Love this post, it rings true. Regarding how a writer, although they can experience a type of magic, can never experience the same magic as a reader, this reminds me of listening to Bob Dylan’s Theme Time Radio Shows. For each themed episode he played his fave music, popular and obscure vinyl recordings. His comments were funny, deep and revealing as though he was sitting in the front seat of the tour bus, talking to the driver about that song that just came on the radio.
One night the theme was Coffee. Songs and comments were great, but I kept thinking, he’s got to play his song, One More Cup of Coffee. The show ended without the song and then it hit me. He never included any of his own songs in these shows, because in Bob Dylan’s world his songs are not songs that he can ever come to free of the baggage, good or bad, that he used to create them. He doesn’t get to be a listener of Dylan music, the way the rest of us can. In his world there is no Dylan on the playlists.
It made me feel so sad, for him. But as you say, that’s a price that must be paid. I think he’s come to terms with it. He keeps on making music.
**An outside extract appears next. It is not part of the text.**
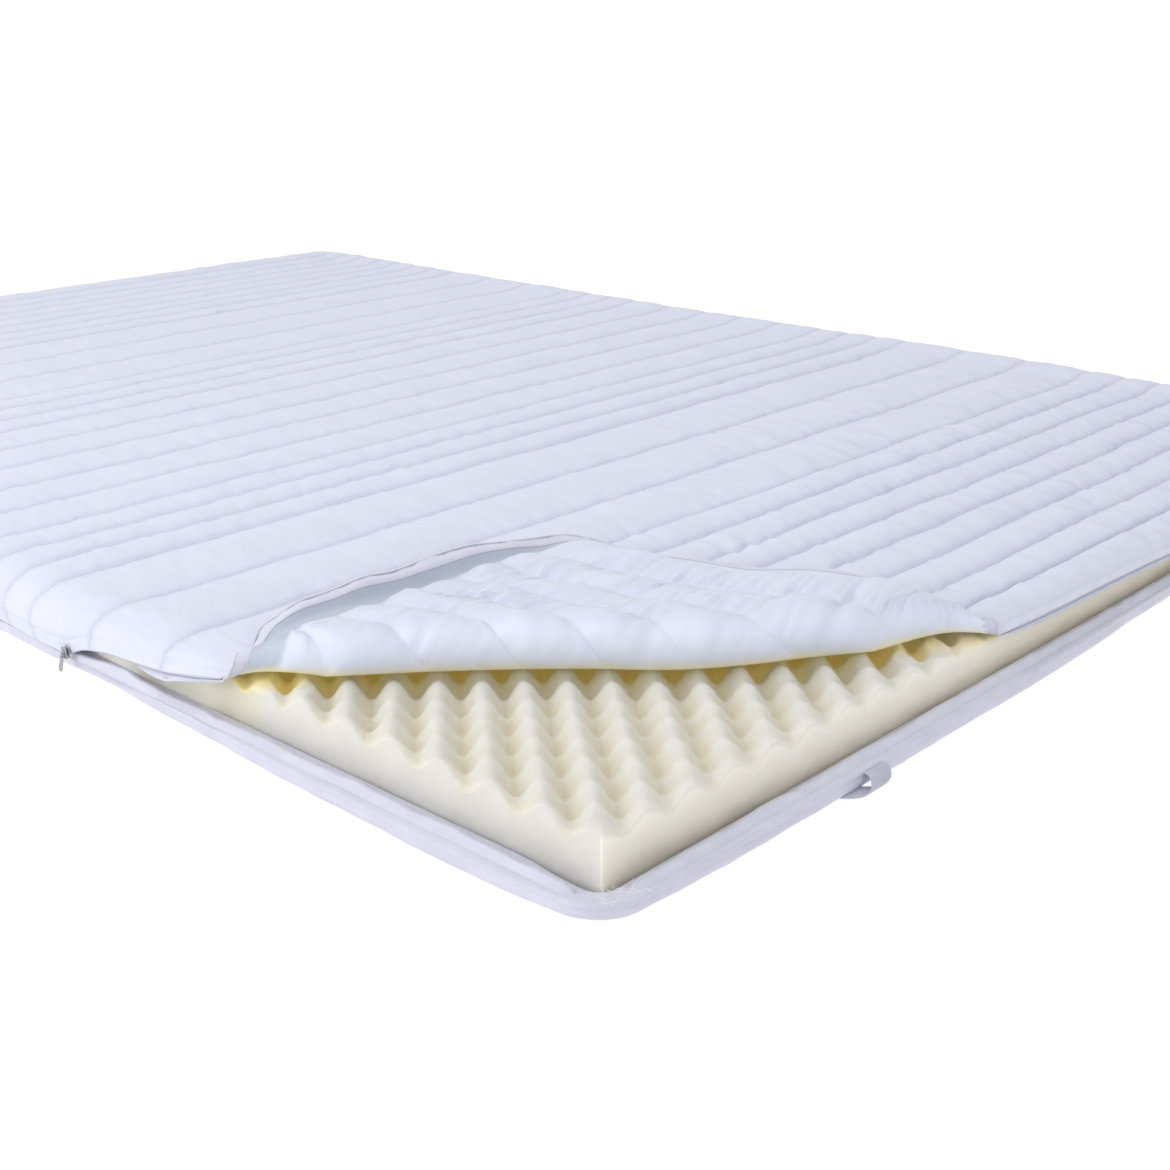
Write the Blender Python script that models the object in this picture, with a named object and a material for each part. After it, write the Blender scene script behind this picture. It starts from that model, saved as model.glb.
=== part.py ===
"""Mattress topper lying flat: egg-crate foam in a quilted zip cover, one corner folded back.

Metres, +Z up. Shapes are worked out in the topper's own plan, whose zero is the near corner of
the footprint: X runs along the near short side and Y along the left long side. An empty carries
that plan, so that the world's origin is under the middle of the topper.
"""

import math

import bmesh
import bpy
from mathutils import Vector
from mathutils.kdtree import KDTree

# Footprint and stack of layers
WIDTH = 1.40
LENGTH = 2.00
GAP = 0.0003
SNAP = 0.00002
TRAY_SHEET = 0.0015
FOAM_BOTTOM = TRAY_SHEET + GAP
FOAM_TOP = 0.052
FOAM_VALLEY = 0.030
LINING = 0.001
PANEL_BACK = FOAM_TOP + GAP + LINING + GAP
SEAM_THICK = 0.0045
CROWN_THICK = 0.0105
RIM_THICK = 0.003
RIM_FADE = 0.022
RIM_LINE = 0.014
BACK_PUFF = 0.0035

# Quilting of the upper panel: (number of channels, width), from the near end to the far end
NARROW = 0.0485
WIDE = 0.0957
MIDDLE = (LENGTH - 22 * NARROW - 6 * WIDE) / 5
ZONES = [(8, NARROW), (3, WIDE), (3, NARROW), (5, MIDDLE), (3, NARROW), (3, WIDE), (8, NARROW)]
CHANNEL_STEPS = 3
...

Sometimes I start a story and think, but that's not the kind of story I want to write, or, not the story I want others to see me writing. I'm going to change it to what I Should write. But then, I go back in, and the story dominates me, and I just continue writing it. If that happens, this doubting, I think it's because I was trying to be the reader while writing. It's a bad idea, and so I agree: you cannot be the reader and the writer at the same time.